Другое произведение Гоголя, получающее неоднозначное прочтение в алдановском творчестве, - поэма «Мертвые души». «Мертвые души» Алданов любит, но его герои понимают этот текст по-разному. И способы «освоения» гоголевской поэмы разноплановые: от риторических приемов (использование цитат в качестве аргументов) до характеристики персонажей (критика характеров романа). Покажем эти крайности.
В публицистической работе «Армагеддон», как уже отмечалось, речь ведется о следствиях Первой мировой войны, о переделе границ государств. Казалось бы, в книге политической заостренности нет места Г оголю. Но мы читаем у Алданова: «Ноздрев показывал Чичикову границу своих угодий; потом, однако, оказалось, что ему принадлежат земли по ту и по другую ее сторону. Этнографические границы, о которых вы говорите, обладают тем же чудесным свойством»[152]. Мысли об относительности в политике приобретают большую убедительность благодаря ассоциации с гоголевскими образами. В другом случае Алданов обращается за ассоциацией с персонажем второго тома поэмы: «Пушкин, Гоголь, Тургенев, Тютчев, Гончаров, Герцен (даже он!), Писемский, Салтыков, Островский, Чехов были либо либералы разных оттенков, либо консерваторы... “Крайние” персонажи в русской литературе - это Рахметов и, пожалуй, боголюбивый откупщик Муразов, но им во всех отношениях грош цена»[153]. Но здесь главное не ассоциация: словно мимоходом Алданов резко отзывается об образе Муразова - как искусственном, явно не соответствующем гению Гоголя.

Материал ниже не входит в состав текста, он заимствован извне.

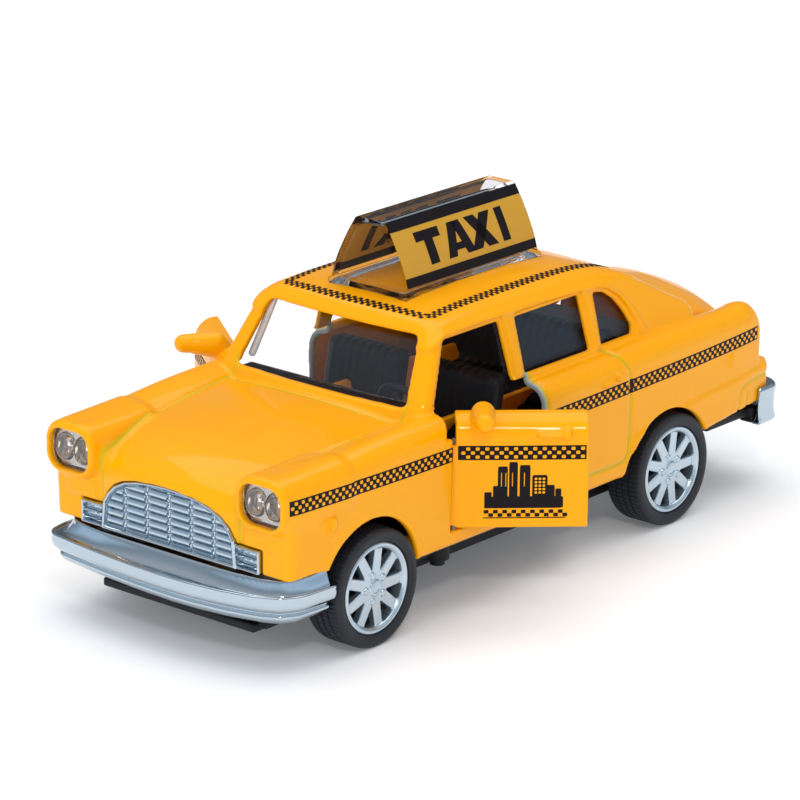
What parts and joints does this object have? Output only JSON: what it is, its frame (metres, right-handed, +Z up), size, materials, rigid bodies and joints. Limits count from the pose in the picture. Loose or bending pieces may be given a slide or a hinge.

Текстом, который лишь в определенных эпизодах проявляет гоголевское «начало», является роман «Начало конца» (1936-1946).
Находясь в Париже, профессиональный революционер Вислиценус, уставший от борьбы, читает гоголевский «Рим» и удивляется тому восхищению, с которым Гоголь, сибаритски наслаждаясь, изображал парижские кофейни: «Точно так же описывал он красоты Днепра и римское небо»[154]. Подумывая о возможном отдыхе, с наслаждением читает в «Мертвых душах» о рыбалке у Петра Петровича Петуха. Вместе с тем Вислиценуса раздражает болтливость Гоголя - в отношении Тентетникова, в отношении капитана Копейкина ложь. Гоголя он сначала называет обманщиком - талантливым, гениальным, но без идеалов. Гоголь, как атрибут прошлого времени, им отвергается. Но удивительно, в этом жестоком человеке просыпается совесть. И он меняет свое отношение к Гоголю. Вислиценус приходит к мысли, что этот обманщик сам не ведал, зачем издевался над мужиками. А потом, в раздражении, что ему не удается окончить дни, наслаждаясь покоем рыбной ловли, прозревает, ощущая напрасность революционных идеалов и поступков: «Что же мы сделали? Для чего опоганили жизнь и себя? Для чего отправили на тот свет миллионы людей? Для чего научили весь мир никогда невиданному по беззастенчивости злу? Объявили, что все позволено <...> а свелось все дело к перемещению Чичикова и Кифы Мокиевича, только без
В уже отмеченном романе «Истоки» (1943-1950) один из диалогов содержит иронию в отношении персонажа, подавленного своими художническими неудачами: его «умоляют» не прибегать к гоголевскому способу сжигания произведений:
- Твой поступок прямо из первых времен христианства!.. Ты разочаровался в живописи и сожжешь «Стеньку», как Гоголь сжег «Мертвые души»! Не делай этого, умоляю тебя!
- Я не разочаровался в живописи. Скорее она во мне разочаровалась, - сказал Мамонтов.[156]
Мамонтов, конечно, не сожжет свою работу, но его восприятие Гоголя очень символично. Именно ему выпадает проверка русской классикой. В минуты озлобления он обвиняет многих, выгораживая себя, достается и создателю «Тараса Бульбы»: «. этот влюбленный в свою землю малоросс гораздо лучше писал великороссов, чем хохлов. Все его богатыри, вместе взятые, не стоят одного Ноздрева...»[157]. Но по прошествии времени «ему стало стыдно, особенно того, что он позволял себе думать о больших людях. “Я пигмей, они великаны <...> Великие писатели не виноваты в том, что я сам себе опротивел”»[158].
Здесь же аллюзии и на другие тексты Гоголя. В том же романе незнакомый попутчик рекомендует приват-доценту Чернякову гостиницу в Липецке, характеризуя ее странной смесью гоголевских слов: «С виду “и вот заведение”, по бессмертному выражению Гоголя, “иностранец из Лондона и Парижа”, но их повар Василий, батюшка, даст десять очков всем вашим столичным Дононам и Борелям. А уж в нашей богоспасаемой провинции я нигде так не едал, хоть исколесил ее вдоль и поперек»[159]. Во фразе незнакомого инженера - контаминация двух цитат. Одна - из первого тома «Мертвых душ», это название вывески бильярда: «Игроки были изображены с прицелившимися киями, несколько вывороченными назад руками и косыми ногами, только что сделавшими на воздухе антраша. Под всем этим было написано: “И вот заведение”»[160]. Другая цитата из второго тома: «Портной был сам из Петербурга и на вывеске выставил: “Иностранец из Лондона и Парижа”. Шутить он не любил и двумя городами разом хотел заткнуть глотку всем другим портным, так, чтобы впредь никто не появился с такими городами, а пусть себе пишет из какого-нибудь “Карлсеру” или “Копенгара”»[161]. Общение посредством литературных цитат не только показывает высокий уровень культуры, но и сближает персонажей-собеседников: незнакомые интеллигенты проявляют участие в жизни друг друга.